── Record set ──
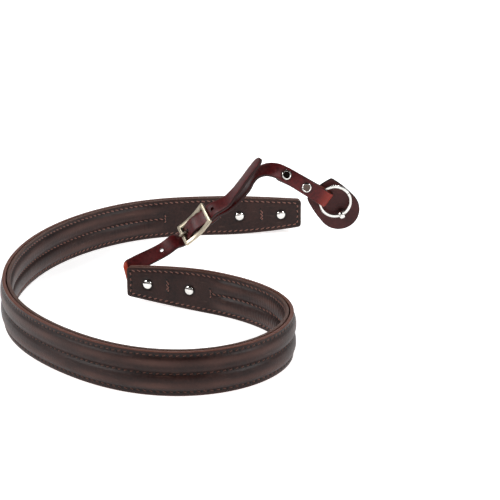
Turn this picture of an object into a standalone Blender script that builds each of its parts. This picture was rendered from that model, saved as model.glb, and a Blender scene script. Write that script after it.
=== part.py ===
"""Leather neck strap: a padded shoulder pad bent into a loop, with a buckled strap at each end.

Metres, +Z up. The pad stands on its lower edge, and the origin is on the floor at the middle of the
whole strap. Side A is the inner side of the loop, side B the outer side.
"""
import math
from collections import namedtuple

import bmesh
import bpy
from mathutils import Matrix, Vector

# Padded shoulder pad
PAD_LENGTH = 0.645
PAD_WIDTH = 0.025
PAD_END_WIDTH = 0.0178
PAD_TAPER = 0.050          # how far from each end the pad begins to narrow
PAD_CORNER = 0.0016        # rounding of the pad's end corners
LEATHER = 0.00225          # one half of the pad at its sewn edge
EDGE_ROUND = 0.0005        # dressed edge of the pad's leather
CHANNEL_SWELL = 0.0013     # how far a padded channel stands out of each face
MARGIN = 0.0030            # flat sewn margin beside each edge
GROOVE = 0.0014            # flat strip between the two channels
NEAR_CHANNEL_END = 0.058   # where the channels stop, from the near end
FAR_CHANNEL_END = 0.092    # the same, from the far end
CHANNEL_FADE = 0.014       # length over which a channel swells up
PAD_STATION = 0.0130       # spacing of the pad's sections

# Narrow straps
STRAP_WIDTH = 0.0091
STRAP = 0.0018             # thickness of the narrow straps
STRAP_EDGE = 0.0004        # dressed edge of the narrow straps
STRAP_ON_PAD = 0.0475      # stretch of the adjuster strap that lies on the pad
STRAP_FREE = 0.105         # adjuster strap from its fold to its tip
FOLD_RADIUS = 0.0021       # middle of the leather in the fold at the pad's end
FOLD_STEPS = 8
STRAP_STATION = 0.0050     # spacing of the adjuster strap's sections
RING_STRAP_STATION = 0.0038
HOLE = 0.0023              # punched hole
HOLE_PITCH = 0.0200
SKIVED = 0.0012            # ring strap where it wraps the buckle's bar
RING_STRAP = 0.0965        # ring strap from the buckle's bar to its fold at the ring
BUCKLE_TAIL = 0.0175       # end turned back under the buckle
RING_TAIL = 0.0345         # end turned back behind the ring

# Buckle
BUCKLE_AT = 0.0483         # middle of the buckle, from the fold at the pad's end
BUCKLE_LENGTH = 0.0230
BUCKLE_WIDTH = 0.0146
BUCKLE_WIRE = 0.0020
BUCKLE_CORNER = 0.0015
BAR = 0.0018               # centre bar
PRONG = 0.0014
STRAP_BULGE = 0.00275      # rise of the strap over the centre bar

# Ring, eye and guard
RING_OUTER = 0.0197
RING_WIRE = 0.0016
RING_PLAY = 0.00042        # play of the ring inside the fold
RING_PAST_FOLD = 0.0031    # ring's centre, past the end of the fold
RING_ACROSS = 0.0016       # ring's centre, across from the middle of the strap
EYE_WIRE = 0.0014
EYE_ANGLE = -29.0          # where the eye holds the ring, from the strap's direction
EYE_FOOT = 0.0050          # flat foot of the eye behind the guard
EYE_FOOT_THICK = 0.0006
GUARD = 0.0018
GUARD_WIDTH = 0.0244
GUARD_LENGTH = 0.0310      # from the crown of its top edge to its round end
GUARD_TOP = 0.0192         # across its two top corners
GUARD_CROWN = 0.0014       # rise of the top edge between the corners
GUARD_ALONG = 0.0025       # guard's middle from the ring's centre, along the strap
GUARD_ACROSS = -0.0031     # the same, across the strap
GUARD_TURN = -13.5         # direction of the guard's round end, from the strap's direction
GUARD_EDGE = 0.0003

# Rivets
RIVET_CAP = 0.0057
RIVET_POST = 0.0024
CAP_HEIGHT = 0.0012
FLAT_CAP_HEIGHT = 0.0008
PAD_RIVETS = (0.0130, 0.0395)    # from the pad's end
RING_RIVETS = (0.0160, 0.0300)   # from the end of the fold at the ring

GAP = 0.0003               # clearance between pieces that touch
BENT_SEAT = 0.00012        # further clearance under a cap where the strap bends

# Where the pad's far end stands before the strap is centred on the origin
FAR_END = Vector((0.0323, 0.0362, 0.0))

Row = namedtuple("Row", "share heading")
Station = namedtuple("Station", "along deep up turn")
Fold = namedtuple("Fold", "past slope sweep lift")   # start past the pad's end, slope and sweep in degrees
Frame = namedtuple("Frame", "at along across out")
Tone = namedtuple("Tone", "color metallic roughness")

# The loop seen from above: heading of the pad against the share of its length, far end first
LOOP = (
    Row(0.00, 190), Row(0.10, 185), Row(0.20, 219), Row(0.30, 248),
    Row(0.40, 273), Row(0.50, 304), Row(0.60, 331), Row(0.70, 386),
    Row(0.78, 437), Row(0.85, 485), Row(0.92, 513), Row(1.00, 522),
)

# Near adjuster strap from its fold: x, y and z from the fold as shares of STRAP_FREE, and the turn
# of its grain side about its run, in degrees from facing the viewer
NEAR_STRAP = (
    Station(0.000, 0.000, 0.000, 0), Station(0.084, 0.009, 0.042, -16), Station(0.141, 0.019, 0.068, -24),
    Station(0.198, 0.033, 0.096, -24), Station(0.256, 0.048, 0.134, -26), Station(0.318, 0.067, 0.163, -36),
    Station(0.385, 0.050, 0.237, -36), Station(0.452, 0.033, 0.311, -36), Station(0.546, 0.016, 0.380, -50),
    Station(0.594, 0.011, 0.438, -62), Station(0.644, 0.011, 0.508, -66), Station(0.699, 0.016, 0.583, -66),
    Station(0.737, 0.021, 0.630, -66),
)

# Far adjuster strap from its fold: the same, with the turn counted from lying flat
FAR_STRAP = (
    Station(0.000, 0.000, 0.000, -90), Station(-0.105, 0.029, -0.018, -82),
    Station(-0.220, 0.058, -0.036, -52), Station(-0.325, 0.081, -0.045, -20),
    Station(-0.385, 0.095, -0.046, 0), Station(-0.443, 0.105, -0.046, 0),
    Station(-0.535, 0.113, -0.043, 0), Station(-0.590, 0.117, -0.032, 0),
    Station(-0.690, 0.119, -0.045, 0), Station(-0.805, 0.116, -0.073, 0),
    Station(-0.918, 0.104, -0.075, 0), Station(-0.985, 0.095, -0.066, 0),
)

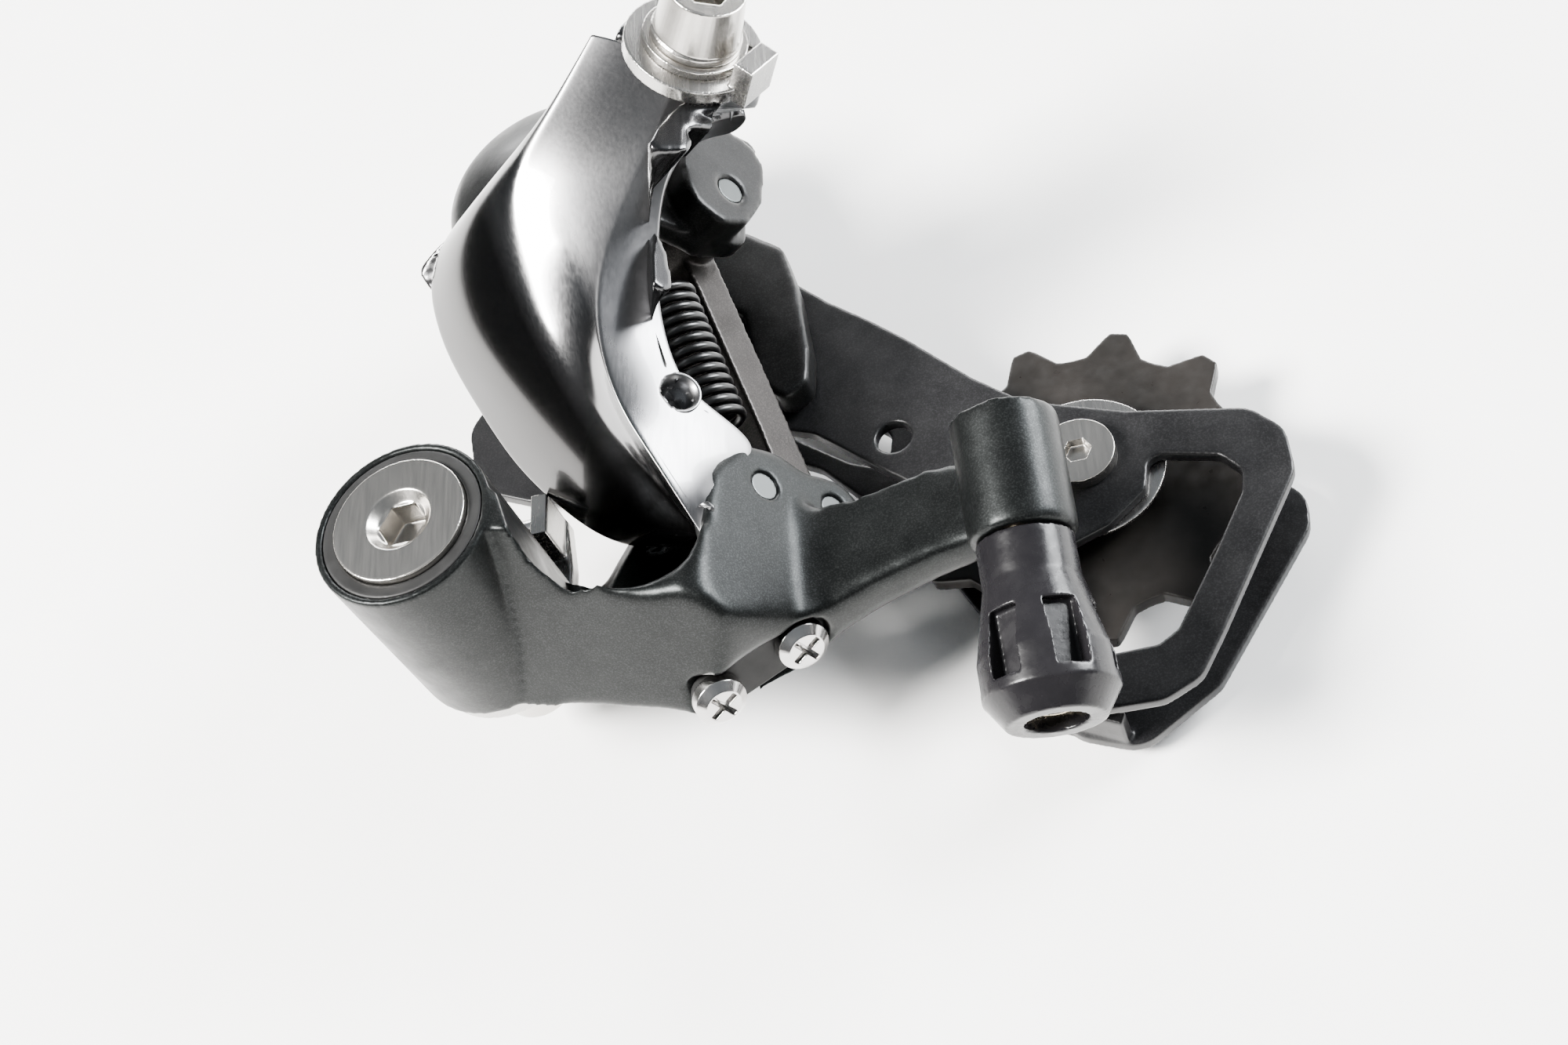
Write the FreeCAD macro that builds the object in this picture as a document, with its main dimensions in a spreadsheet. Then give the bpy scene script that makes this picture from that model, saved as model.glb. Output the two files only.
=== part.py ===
import FreeCAD
import Part

# Rear bicycle derailleur, modelled as separate working pieces in millimetres.
# Origin: B-axle axis at the outboard face of the frame hanger.
# +Z is outboard along the B-axle, +X is down the bicycle, +Y is to the front.
# The four link pins are parallel and lean in the XZ plane, so the linkage is
# drawn in its own frame: u along +Y, v across the pins, w along the pins.

import math
import os

Vector = FreeCAD.Vector

doc = FreeCAD.newDocument("rear_derailleur")
sheet = doc.addObject("Spreadsheet::Sheet", "Sheet")

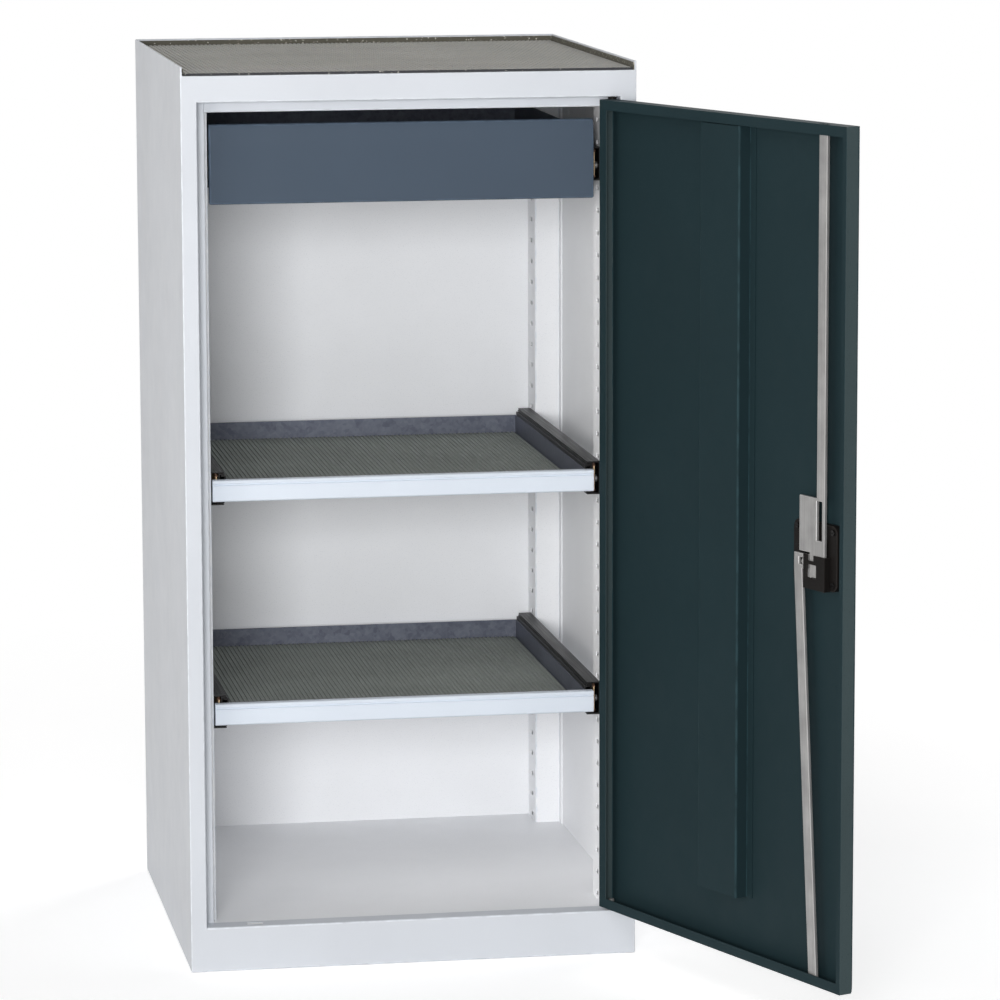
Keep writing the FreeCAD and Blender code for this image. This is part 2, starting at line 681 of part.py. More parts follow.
───
--- Directions for this task ---
Reproduce each record exactly, leaving nothing out.

--- Full response ---
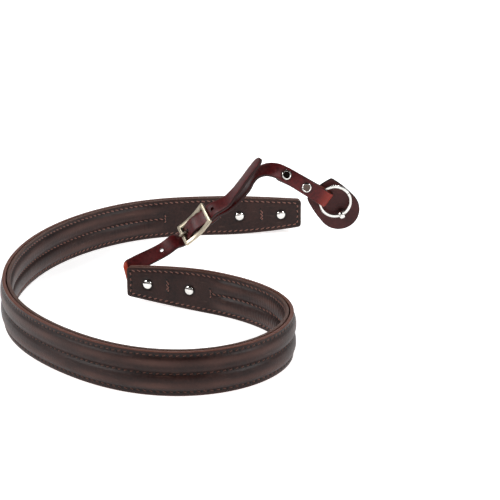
Turn this picture of an object into a standalone Blender script that builds each of its parts. This picture was rendered from that model, saved as model.glb, and a Blender scene script. Write that script after it.
=== part.py ===
"""Leather neck strap: a padded shoulder pad bent into a loop, with a buckled strap at each end.

Metres, +Z up. The pad stands on its lower edge, and the origin is on the floor at the middle of the
whole strap. Side A is the inner side of the loop, side B the outer side.
"""
import math
from collections import namedtuple

import bmesh
import bpy
from mathutils import Matrix, Vector

# Padded shoulder pad
PAD_LENGTH = 0.645
PAD_WIDTH = 0.025
PAD_END_WIDTH = 0.0178
PAD_TAPER = 0.050          # how far from each end the pad begins to narrow
PAD_CORNER = 0.0016        # rounding of the pad's end corners
LEATHER = 0.00225          # one half of the pad at its sewn edge
EDGE_ROUND = 0.0005        # dressed edge of the pad's leather
CHANNEL_SWELL = 0.0013     # how far a padded channel stands out of each face
MARGIN = 0.0030            # flat sewn margin beside each edge
GROOVE = 0.0014            # flat strip between the two channels
NEAR_CHANNEL_END = 0.058   # where the channels stop, from the near end
FAR_CHANNEL_END = 0.092    # the same, from the far end
CHANNEL_FADE = 0.014       # length over which a channel swells up
PAD_STATION = 0.0130       # spacing of the pad's sections

# Narrow straps
STRAP_WIDTH = 0.0091
STRAP = 0.0018             # thickness of the narrow straps
STRAP_EDGE = 0.0004        # dressed edge of the narrow straps
STRAP_ON_PAD = 0.0475      # stretch of the adjuster strap that lies on the pad
STRAP_FREE = 0.105         # adjuster strap from its fold to its tip
FOLD_RADIUS = 0.0021       # middle of the leather in the fold at the pad's end
FOLD_STEPS = 8
STRAP_STATION = 0.0050     # spacing of the adjuster strap's sections
RING_STRAP_STATION = 0.0038
HOLE = 0.0023              # punched hole
HOLE_PITCH = 0.0200
SKIVED = 0.0012            # ring strap where it wraps the buckle's bar
RING_STRAP = 0.0965        # ring strap from the buckle's bar to its fold at the ring
BUCKLE_TAIL = 0.0175       # end turned back under the buckle
RING_TAIL = 0.0345         # end turned back behind the ring

# Buckle
BUCKLE_AT = 0.0483         # middle of the buckle, from the fold at the pad's end
BUCKLE_LENGTH = 0.0230
BUCKLE_WIDTH = 0.0146
BUCKLE_WIRE = 0.0020
BUCKLE_CORNER = 0.0015
BAR = 0.0018               # centre bar
PRONG = 0.0014
STRAP_BULGE = 0.00275      # rise of the strap over the centre bar

# Ring, eye and guard
RING_OUTER = 0.0197
RING_WIRE = 0.0016
RING_PLAY = 0.00042        # play of the ring inside the fold
RING_PAST_FOLD = 0.0031    # ring's centre, past the end of the fold
RING_ACROSS = 0.0016       # ring's centre, across from the middle of the strap
EYE_WIRE = 0.0014
EYE_ANGLE = -29.0          # where the eye holds the ring, from the strap's direction
EYE_FOOT = 0.0050          # flat foot of the eye behind the guard
EYE_FOOT_THICK = 0.0006
GUARD = 0.0018
GUARD_WIDTH = 0.0244
GUARD_LENGTH = 0.0310      # from the crown of its top edge to its round end
GUARD_TOP = 0.0192         # across its two top corners
GUARD_CROWN = 0.0014       # rise of the top edge between the corners
GUARD_ALONG = 0.0025       # guard's middle from the ring's centre, along the strap
GUARD_ACROSS = -0.0031     # the same, across the strap
GUARD_TURN = -13.5         # direction of the guard's round end, from the strap's direction
GUARD_EDGE = 0.0003

# Rivets
RIVET_CAP = 0.0057
RIVET_POST = 0.0024
CAP_HEIGHT = 0.0012
FLAT_CAP_HEIGHT = 0.0008
PAD_RIVETS = (0.0130, 0.0395)    # from the pad's end
RING_RIVETS = (0.0160, 0.0300)   # from the end of the fold at the ring

GAP = 0.0003               # clearance between pieces that touch
BENT_SEAT = 0.00012        # further clearance under a cap where the strap bends

# Where the pad's far end stands before the strap is centred on the origin
FAR_END = Vector((0.0323, 0.0362, 0.0))

Row = namedtuple("Row", "share heading")
Station = namedtuple("Station", "along deep up turn")
Fold = namedtuple("Fold", "past slope sweep lift")   # start past the pad's end, slope and sweep in degrees
Frame = namedtuple("Frame", "at along across out")
Tone = namedtuple("Tone", "color metallic roughness")

# The loop seen from above: heading of the pad against the share of its length, far end first
LOOP = (
    Row(0.00, 190), Row(0.10, 185), Row(0.20, 219), Row(0.30, 248),
    Row(0.40, 273), Row(0.50, 304), Row(0.60, 331), Row(0.70, 386),
    Row(0.78, 437), Row(0.85, 485), Row(0.92, 513), Row(1.00, 522),
)

# Near adjuster strap from its fold: x, y and z from the fold as shares of STRAP_FREE, and the turn
# of its grain side about its run, in degrees from facing the viewer
NEAR_STRAP = (
    Station(0.000, 0.000, 0.000, 0), Station(0.084, 0.009, 0.042, -16), Station(0.141, 0.019, 0.068, -24),
    Station(0.198, 0.033, 0.096, -24), Station(0.256, 0.048, 0.134, -26), Station(0.318, 0.067, 0.163, -36),
    Station(0.385, 0.050, 0.237, -36), Station(0.452, 0.033, 0.311, -36), Station(0.546, 0.016, 0.380, -50),
    Station(0.594, 0.011, 0.438, -62), Station(0.644, 0.011, 0.508, -66), Station(0.699, 0.016, 0.583, -66),
    Station(0.737, 0.021, 0.630, -66),
)

# Far adjuster strap from its fold: the same, with the turn counted from lying flat
FAR_STRAP = (
    Station(0.000, 0.000, 0.000, -90), Station(-0.105, 0.029, -0.018, -82),
    Station(-0.220, 0.058, -0.036, -52), Station(-0.325, 0.081, -0.045, -20),
    Station(-0.385, 0.095, -0.046, 0), Station(-0.443, 0.105, -0.046, 0),
    Station(-0.535, 0.113, -0.043, 0), Station(-0.590, 0.117, -0.032, 0),
    Station(-0.690, 0.119, -0.045, 0), Station(-0.805, 0.116, -0.073, 0),
    Station(-0.918, 0.104, -0.075, 0), Station(-0.985, 0.095, -0.066, 0),
)

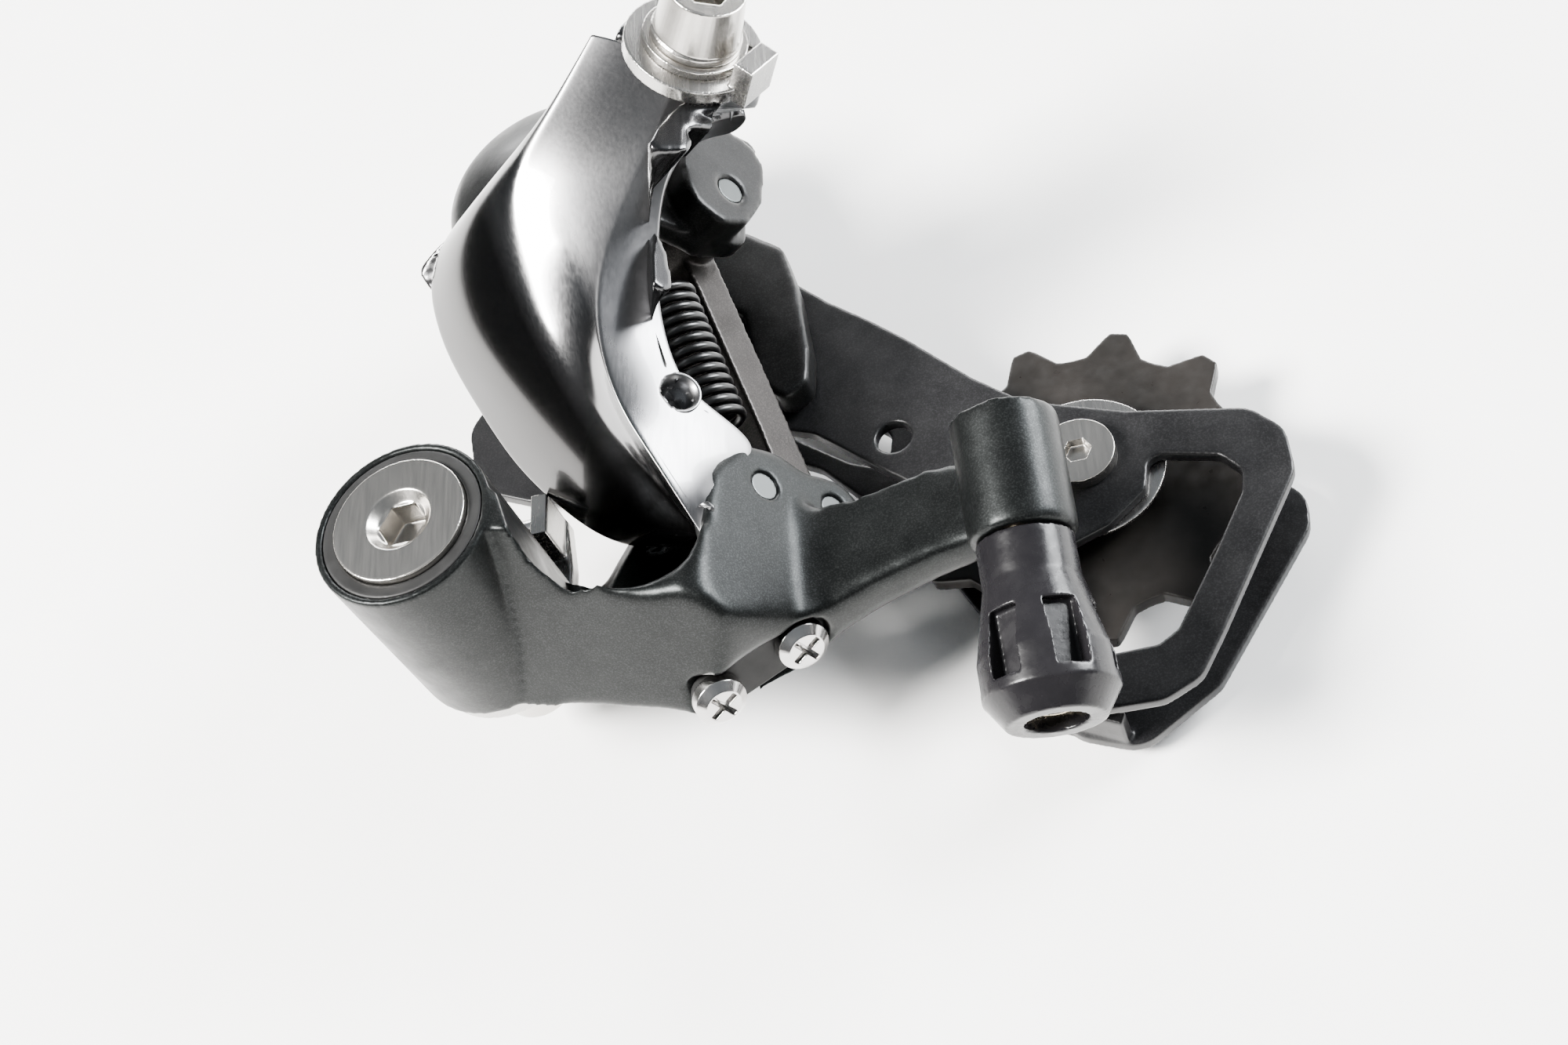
Write the FreeCAD macro that builds the object in this picture as a document, with its main dimensions in a spreadsheet. Then give the bpy scene script that makes this picture from that model, saved as model.glb. Output the two files only.
=== part.py ===
import FreeCAD
import Part

# Rear bicycle derailleur, modelled as separate working pieces in millimetres.
# Origin: B-axle axis at the outboard face of the frame hanger.
# +Z is outboard along the B-axle, +X is down the bicycle, +Y is to the front.
# The four link pins are parallel and lean in the XZ plane, so the linkage is
# drawn in its own frame: u along +Y, v across the pins, w along the pins.

import math
import os

Vector = FreeCAD.Vector

doc = FreeCAD.newDocument("rear_derailleur")
sheet = doc.addObject("Spreadsheet::Sheet", "Sheet")

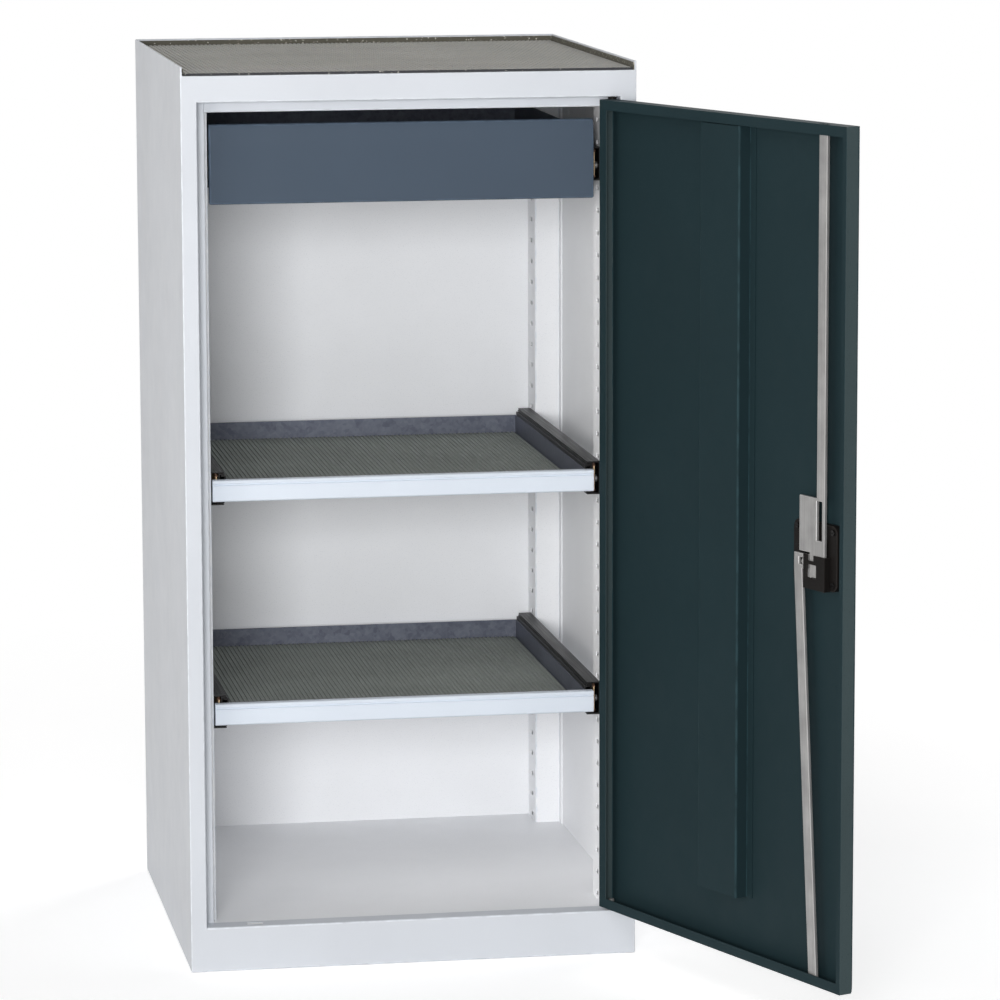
Keep writing the FreeCAD and Blender code for this image. This is part 2, starting at line 681 of part.py. More parts follow.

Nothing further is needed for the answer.